__Given problem__:
Quote every line of the material beneath this one.

__Dataset section__:
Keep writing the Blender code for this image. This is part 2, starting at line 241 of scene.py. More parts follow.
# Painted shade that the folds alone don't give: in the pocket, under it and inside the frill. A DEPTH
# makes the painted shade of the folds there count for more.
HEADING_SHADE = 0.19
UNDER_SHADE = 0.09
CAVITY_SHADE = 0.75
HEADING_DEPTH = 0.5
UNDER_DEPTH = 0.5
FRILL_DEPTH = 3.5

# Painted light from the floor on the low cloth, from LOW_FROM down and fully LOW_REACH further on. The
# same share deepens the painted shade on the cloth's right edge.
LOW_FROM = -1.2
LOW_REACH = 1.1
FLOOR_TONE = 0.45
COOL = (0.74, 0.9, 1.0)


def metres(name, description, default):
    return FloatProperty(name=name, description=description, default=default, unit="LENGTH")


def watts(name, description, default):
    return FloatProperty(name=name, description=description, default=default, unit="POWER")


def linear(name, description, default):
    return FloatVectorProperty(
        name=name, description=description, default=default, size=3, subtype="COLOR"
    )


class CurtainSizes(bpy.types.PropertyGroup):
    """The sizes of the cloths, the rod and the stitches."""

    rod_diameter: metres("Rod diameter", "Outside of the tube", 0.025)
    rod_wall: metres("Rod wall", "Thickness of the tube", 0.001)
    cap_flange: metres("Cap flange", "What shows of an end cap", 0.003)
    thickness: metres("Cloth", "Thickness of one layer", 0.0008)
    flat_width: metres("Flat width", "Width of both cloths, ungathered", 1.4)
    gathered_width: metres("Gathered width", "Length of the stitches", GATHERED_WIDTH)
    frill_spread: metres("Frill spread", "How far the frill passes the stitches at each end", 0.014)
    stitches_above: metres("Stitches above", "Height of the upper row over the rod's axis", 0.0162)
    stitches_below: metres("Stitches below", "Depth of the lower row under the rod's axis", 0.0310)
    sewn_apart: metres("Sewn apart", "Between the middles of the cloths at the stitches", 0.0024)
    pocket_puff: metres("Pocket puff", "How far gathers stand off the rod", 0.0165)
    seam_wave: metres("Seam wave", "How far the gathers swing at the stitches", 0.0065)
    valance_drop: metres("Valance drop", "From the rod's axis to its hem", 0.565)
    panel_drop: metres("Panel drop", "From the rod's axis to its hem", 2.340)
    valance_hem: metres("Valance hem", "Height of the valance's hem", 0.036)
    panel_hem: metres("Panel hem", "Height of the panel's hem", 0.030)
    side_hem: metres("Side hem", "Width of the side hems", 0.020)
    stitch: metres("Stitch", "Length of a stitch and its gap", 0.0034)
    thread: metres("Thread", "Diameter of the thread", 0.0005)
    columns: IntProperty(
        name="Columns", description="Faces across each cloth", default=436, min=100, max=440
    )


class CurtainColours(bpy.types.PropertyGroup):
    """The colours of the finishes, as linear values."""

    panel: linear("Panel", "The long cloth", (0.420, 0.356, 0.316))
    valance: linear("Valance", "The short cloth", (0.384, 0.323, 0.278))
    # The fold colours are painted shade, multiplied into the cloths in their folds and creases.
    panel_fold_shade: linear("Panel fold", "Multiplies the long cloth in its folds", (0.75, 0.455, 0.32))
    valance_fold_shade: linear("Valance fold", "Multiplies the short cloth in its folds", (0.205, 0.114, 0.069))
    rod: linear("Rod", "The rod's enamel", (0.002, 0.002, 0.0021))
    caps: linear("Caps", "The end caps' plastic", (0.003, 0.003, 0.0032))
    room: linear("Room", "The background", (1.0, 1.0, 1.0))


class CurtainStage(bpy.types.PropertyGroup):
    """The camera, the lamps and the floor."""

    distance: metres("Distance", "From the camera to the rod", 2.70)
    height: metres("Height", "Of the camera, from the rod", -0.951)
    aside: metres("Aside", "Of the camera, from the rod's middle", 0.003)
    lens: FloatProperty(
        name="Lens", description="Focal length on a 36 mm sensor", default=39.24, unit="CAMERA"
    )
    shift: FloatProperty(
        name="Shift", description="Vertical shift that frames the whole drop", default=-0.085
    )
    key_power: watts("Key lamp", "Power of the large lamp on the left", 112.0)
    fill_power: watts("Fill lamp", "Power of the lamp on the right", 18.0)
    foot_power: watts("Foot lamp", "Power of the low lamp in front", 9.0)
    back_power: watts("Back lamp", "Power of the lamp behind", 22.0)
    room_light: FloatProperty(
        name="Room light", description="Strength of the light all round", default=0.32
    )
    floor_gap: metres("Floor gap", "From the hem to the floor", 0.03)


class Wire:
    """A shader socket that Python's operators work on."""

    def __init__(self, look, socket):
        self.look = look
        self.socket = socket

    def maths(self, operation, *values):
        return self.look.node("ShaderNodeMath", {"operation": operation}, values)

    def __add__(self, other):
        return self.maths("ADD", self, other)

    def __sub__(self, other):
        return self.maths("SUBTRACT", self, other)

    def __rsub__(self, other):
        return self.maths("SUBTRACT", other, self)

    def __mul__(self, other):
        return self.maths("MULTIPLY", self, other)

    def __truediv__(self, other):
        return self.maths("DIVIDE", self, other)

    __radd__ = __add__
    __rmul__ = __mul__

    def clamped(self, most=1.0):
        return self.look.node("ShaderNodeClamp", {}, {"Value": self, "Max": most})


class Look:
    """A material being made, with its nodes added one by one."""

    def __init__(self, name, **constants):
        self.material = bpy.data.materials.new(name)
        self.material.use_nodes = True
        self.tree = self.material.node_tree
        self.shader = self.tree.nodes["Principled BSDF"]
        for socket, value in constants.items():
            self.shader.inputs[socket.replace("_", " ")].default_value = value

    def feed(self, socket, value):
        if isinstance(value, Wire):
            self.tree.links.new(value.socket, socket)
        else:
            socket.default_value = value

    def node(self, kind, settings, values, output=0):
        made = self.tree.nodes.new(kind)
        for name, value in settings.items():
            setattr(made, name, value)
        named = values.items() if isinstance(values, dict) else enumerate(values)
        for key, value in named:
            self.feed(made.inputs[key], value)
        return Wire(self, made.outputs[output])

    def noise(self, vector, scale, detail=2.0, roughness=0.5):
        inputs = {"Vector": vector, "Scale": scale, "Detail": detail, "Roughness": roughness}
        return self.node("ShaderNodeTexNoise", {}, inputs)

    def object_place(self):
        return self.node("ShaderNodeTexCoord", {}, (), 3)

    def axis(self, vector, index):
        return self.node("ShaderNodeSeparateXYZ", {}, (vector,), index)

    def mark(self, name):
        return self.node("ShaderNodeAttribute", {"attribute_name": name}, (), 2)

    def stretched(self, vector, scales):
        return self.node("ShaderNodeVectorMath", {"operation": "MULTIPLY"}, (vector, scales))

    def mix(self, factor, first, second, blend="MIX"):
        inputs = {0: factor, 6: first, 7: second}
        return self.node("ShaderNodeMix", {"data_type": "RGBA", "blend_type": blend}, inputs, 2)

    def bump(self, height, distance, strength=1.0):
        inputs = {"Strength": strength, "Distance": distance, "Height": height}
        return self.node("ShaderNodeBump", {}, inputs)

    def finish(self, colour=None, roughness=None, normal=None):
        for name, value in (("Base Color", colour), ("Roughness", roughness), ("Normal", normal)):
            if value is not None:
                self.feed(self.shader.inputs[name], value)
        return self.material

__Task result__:
Keep writing the Blender code for this image. This is part 2, starting at line 241 of scene.py. More parts follow.
# Painted shade that the folds alone don't give: in the pocket, under it and inside the frill. A DEPTH
# makes the painted shade of the folds there count for more.
HEADING_SHADE = 0.19
UNDER_SHADE = 0.09
CAVITY_SHADE = 0.75
HEADING_DEPTH = 0.5
UNDER_DEPTH = 0.5
FRILL_DEPTH = 3.5

# Painted light from the floor on the low cloth, from LOW_FROM down and fully LOW_REACH further on. The
# same share deepens the painted shade on the cloth's right edge.
LOW_FROM = -1.2
LOW_REACH = 1.1
FLOOR_TONE = 0.45
COOL = (0.74, 0.9, 1.0)


def metres(name, description, default):
    return FloatProperty(name=name, description=description, default=default, unit="LENGTH")


def watts(name, description, default):
    return FloatProperty(name=name, description=description, default=default, unit="POWER")


def linear(name, description, default):
    return FloatVectorProperty(
        name=name, description=description, default=default, size=3, subtype="COLOR"
    )


class CurtainSizes(bpy.types.PropertyGroup):
    """The sizes of the cloths, the rod and the stitches."""

    rod_diameter: metres("Rod diameter", "Outside of the tube", 0.025)
    rod_wall: metres("Rod wall", "Thickness of the tube", 0.001)
    cap_flange: metres("Cap flange", "What shows of an end cap", 0.003)
    thickness: metres("Cloth", "Thickness of one layer", 0.0008)
    flat_width: metres("Flat width", "Width of both cloths, ungathered", 1.4)
    gathered_width: metres("Gathered width", "Length of the stitches", GATHERED_WIDTH)
    frill_spread: metres("Frill spread", "How far the frill passes the stitches at each end", 0.014)
    stitches_above: metres("Stitches above", "Height of the upper row over the rod's axis", 0.0162)
    stitches_below: metres("Stitches below", "Depth of the lower row under the rod's axis", 0.0310)
    sewn_apart: metres("Sewn apart", "Between the middles of the cloths at the stitches", 0.0024)
    pocket_puff: metres("Pocket puff", "How far gathers stand off the rod", 0.0165)
    seam_wave: metres("Seam wave", "How far the gathers swing at the stitches", 0.0065)
    valance_drop: metres("Valance drop", "From the rod's axis to its hem", 0.565)
    panel_drop: metres("Panel drop", "From the rod's axis to its hem", 2.340)
    valance_hem: metres("Valance hem", "Height of the valance's hem", 0.036)
    panel_hem: metres("Panel hem", "Height of the panel's hem", 0.030)
    side_hem: metres("Side hem", "Width of the side hems", 0.020)
    stitch: metres("Stitch", "Length of a stitch and its gap", 0.0034)
    thread: metres("Thread", "Diameter of the thread", 0.0005)
    columns: IntProperty(
        name="Columns", description="Faces across each cloth", default=436, min=100, max=440
    )


class CurtainColours(bpy.types.PropertyGroup):
    """The colours of the finishes, as linear values."""

    panel: linear("Panel", "The long cloth", (0.420, 0.356, 0.316))
    valance: linear("Valance", "The short cloth", (0.384, 0.323, 0.278))
    # The fold colours are painted shade, multiplied into the cloths in their folds and creases.
    panel_fold_shade: linear("Panel fold", "Multiplies the long cloth in its folds", (0.75, 0.455, 0.32))
    valance_fold_shade: linear("Valance fold", "Multiplies the short cloth in its folds", (0.205, 0.114, 0.069))
    rod: linear("Rod", "The rod's enamel", (0.002, 0.002, 0.0021))
    caps: linear("Caps", "The end caps' plastic", (0.003, 0.003, 0.0032))
    room: linear("Room", "The background", (1.0, 1.0, 1.0))


class CurtainStage(bpy.types.PropertyGroup):
    """The camera, the lamps and the floor."""

    distance: metres("Distance", "From the camera to the rod", 2.70)
    height: metres("Height", "Of the camera, from the rod", -0.951)
    aside: metres("Aside", "Of the camera, from the rod's middle", 0.003)
    lens: FloatProperty(
        name="Lens", description="Focal length on a 36 mm sensor", default=39.24, unit="CAMERA"
    )
    shift: FloatProperty(
        name="Shift", description="Vertical shift that frames the whole drop", default=-0.085
    )
    key_power: watts("Key lamp", "Power of the large lamp on the left", 112.0)
    fill_power: watts("Fill lamp", "Power of the lamp on the right", 18.0)
    foot_power: watts("Foot lamp", "Power of the low lamp in front", 9.0)
    back_power: watts("Back lamp", "Power of the lamp behind", 22.0)
    room_light: FloatProperty(
        name="Room light", description="Strength of the light all round", default=0.32
    )
    floor_gap: metres("Floor gap", "From the hem to the floor", 0.03)


class Wire:
    """A shader socket that Python's operators work on."""

    def __init__(self, look, socket):
        self.look = look
        self.socket = socket

    def maths(self, operation, *values):
        return self.look.node("ShaderNodeMath", {"operation": operation}, values)

    def __add__(self, other):
        return self.maths("ADD", self, other)

    def __sub__(self, other):
        return self.maths("SUBTRACT", self, other)

    def __rsub__(self, other):
        return self.maths("SUBTRACT", other, self)

    def __mul__(self, other):
        return self.maths("MULTIPLY", self, other)

    def __truediv__(self, other):
        return self.maths("DIVIDE", self, other)

    __radd__ = __add__
    __rmul__ = __mul__

    def clamped(self, most=1.0):
        return self.look.node("ShaderNodeClamp", {}, {"Value": self, "Max": most})


class Look:
    """A material being made, with its nodes added one by one."""

    def __init__(self, name, **constants):
        self.material = bpy.data.materials.new(name)
        self.material.use_nodes = True
        self.tree = self.material.node_tree
        self.shader = self.tree.nodes["Principled BSDF"]
        for socket, value in constants.items():
            self.shader.inputs[socket.replace("_", " ")].default_value = value

    def feed(self, socket, value):
        if isinstance(value, Wire):
            self.tree.links.new(value.socket, socket)
        else:
            socket.default_value = value

    def node(self, kind, settings, values, output=0):
        made = self.tree.nodes.new(kind)
        for name, value in settings.items():
            setattr(made, name, value)
        named = values.items() if isinstance(values, dict) else enumerate(values)
        for key, value in named:
            self.feed(made.inputs[key], value)
        return Wire(self, made.outputs[output])

    def noise(self, vector, scale, detail=2.0, roughness=0.5):
        inputs = {"Vector": vector, "Scale": scale, "Detail": detail, "Roughness": roughness}
        return self.node("ShaderNodeTexNoise", {}, inputs)

    def object_place(self):
        return self.node("ShaderNodeTexCoord", {}, (), 3)

    def axis(self, vector, index):
        return self.node("ShaderNodeSeparateXYZ", {}, (vector,), index)

    def mark(self, name):
        return self.node("ShaderNodeAttribute", {"attribute_name": name}, (), 2)

    def stretched(self, vector, scales):
        return self.node("ShaderNodeVectorMath", {"operation": "MULTIPLY"}, (vector, scales))

    def mix(self, factor, first, second, blend="MIX"):
        inputs = {0: factor, 6: first, 7: second}
        return self.node("ShaderNodeMix", {"data_type": "RGBA", "blend_type": blend}, inputs, 2)

    def bump(self, height, distance, strength=1.0):
        inputs = {"Strength": strength, "Distance": distance, "Height": height}
        return self.node("ShaderNodeBump", {}, inputs)

    def finish(self, colour=None, roughness=None, normal=None):
        for name, value in (("Base Color", colour), ("Roughness", roughness), ("Normal", normal)):
            if value is not None:
                self.feed(self.shader.inputs[name], value)
        return self.material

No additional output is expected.